═════ Supplied material
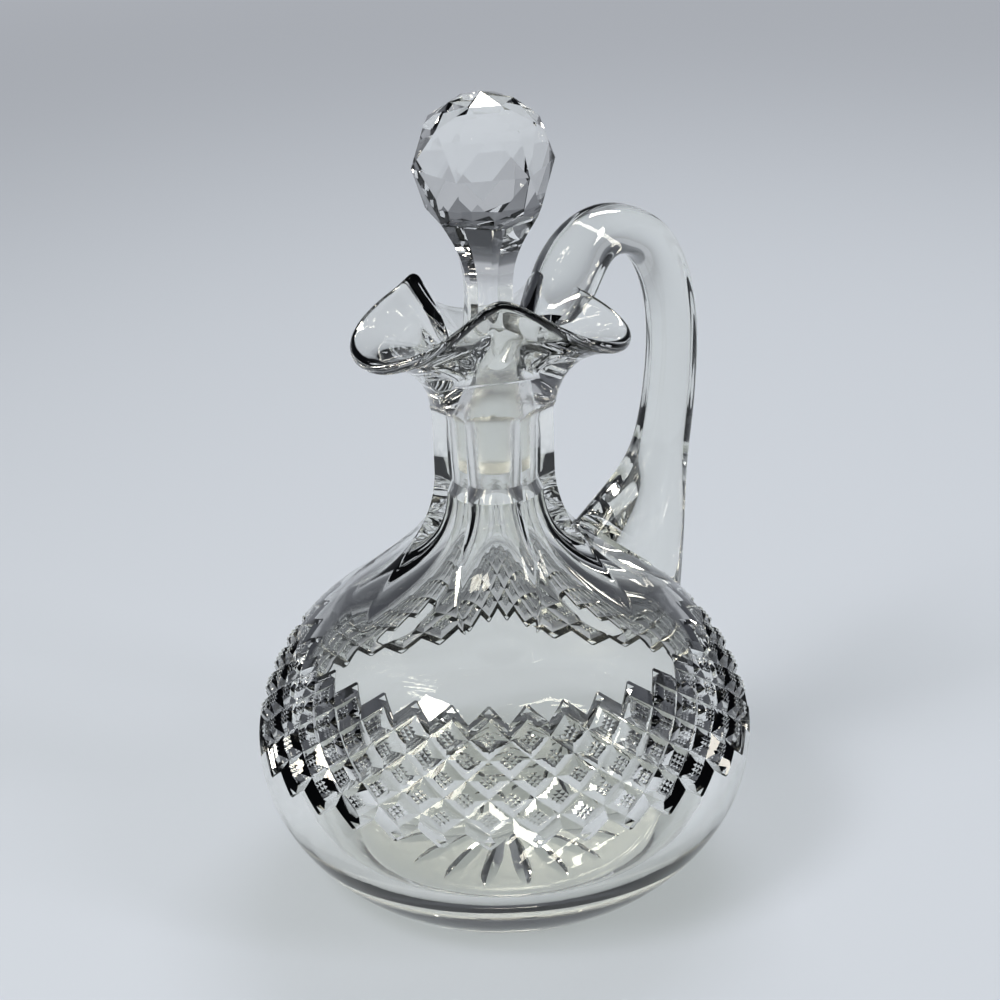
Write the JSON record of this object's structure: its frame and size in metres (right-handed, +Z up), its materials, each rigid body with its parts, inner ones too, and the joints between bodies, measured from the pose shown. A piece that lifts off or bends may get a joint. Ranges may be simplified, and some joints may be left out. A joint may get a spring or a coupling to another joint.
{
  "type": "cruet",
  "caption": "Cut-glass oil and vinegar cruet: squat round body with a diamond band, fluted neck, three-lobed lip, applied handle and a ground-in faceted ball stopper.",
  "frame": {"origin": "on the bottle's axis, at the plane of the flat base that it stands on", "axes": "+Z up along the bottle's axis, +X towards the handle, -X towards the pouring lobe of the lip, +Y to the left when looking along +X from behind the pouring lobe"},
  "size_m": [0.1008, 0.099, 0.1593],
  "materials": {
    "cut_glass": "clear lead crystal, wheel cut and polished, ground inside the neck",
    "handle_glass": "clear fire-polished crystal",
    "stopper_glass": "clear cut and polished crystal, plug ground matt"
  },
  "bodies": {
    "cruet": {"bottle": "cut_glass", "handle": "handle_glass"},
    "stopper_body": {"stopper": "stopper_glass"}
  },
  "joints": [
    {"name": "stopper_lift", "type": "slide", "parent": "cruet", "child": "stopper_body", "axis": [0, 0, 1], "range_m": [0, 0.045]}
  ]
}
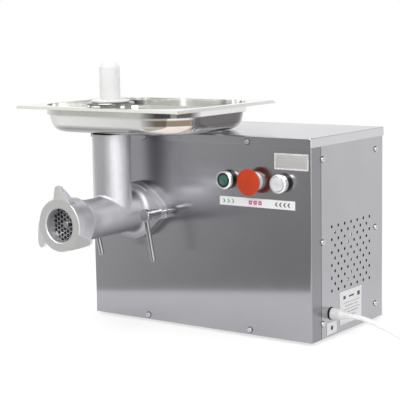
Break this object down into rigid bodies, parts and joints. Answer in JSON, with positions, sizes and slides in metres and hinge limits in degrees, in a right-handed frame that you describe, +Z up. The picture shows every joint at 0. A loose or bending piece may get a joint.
══════════
▸ **Stated goal**:
Write out every line of the records exactly.

▸ **The result**:
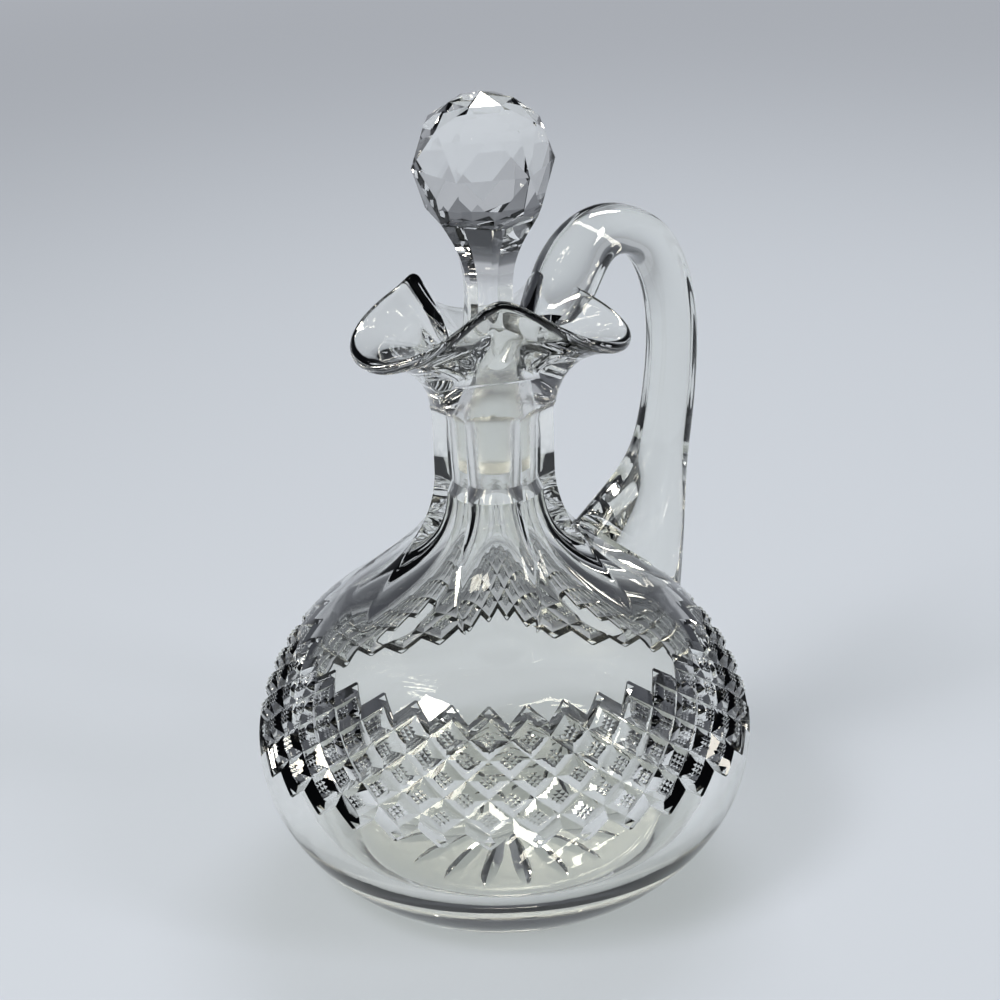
Write the JSON record of this object's structure: its frame and size in metres (right-handed, +Z up), its materials, each rigid body with its parts, inner ones too, and the joints between bodies, measured from the pose shown. A piece that lifts off or bends may get a joint. Ranges may be simplified, and some joints may be left out. A joint may get a spring or a coupling to another joint.
{
  "type": "cruet",
  "caption": "Cut-glass oil and vinegar cruet: squat round body with a diamond band, fluted neck, three-lobed lip, applied handle and a ground-in faceted ball stopper.",
  "frame": {"origin": "on the bottle's axis, at the plane of the flat base that it stands on", "axes": "+Z up along the bottle's axis, +X towards the handle, -X towards the pouring lobe of the lip, +Y to the left when looking along +X from behind the pouring lobe"},
  "size_m": [0.1008, 0.099, 0.1593],
  "materials": {
    "cut_glass": "clear lead crystal, wheel cut and polished, ground inside the neck",
    "handle_glass": "clear fire-polished crystal",
    "stopper_glass": "clear cut and polished crystal, plug ground matt"
  },
  "bodies": {
    "cruet": {"bottle": "cut_glass", "handle": "handle_glass"},
    "stopper_body": {"stopper": "stopper_glass"}
  },
  "joints": [
    {"name": "stopper_lift", "type": "slide", "parent": "cruet", "child": "stopper_body", "axis": [0, 0, 1], "range_m": [0, 0.045]}
  ]
}
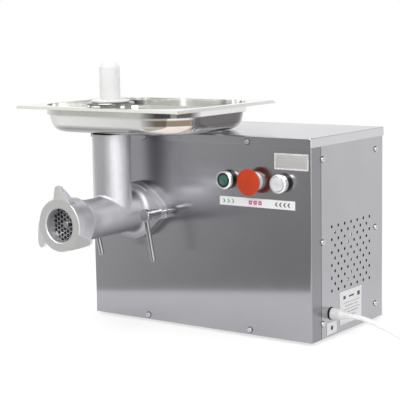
Break this object down into rigid bodies, parts and joints. Answer in JSON, with positions, sizes and slides in metres and hinge limits in degrees, in a right-handed frame that you describe, +Z up. The picture shows every joint at 0. A loose or bending piece may get a joint.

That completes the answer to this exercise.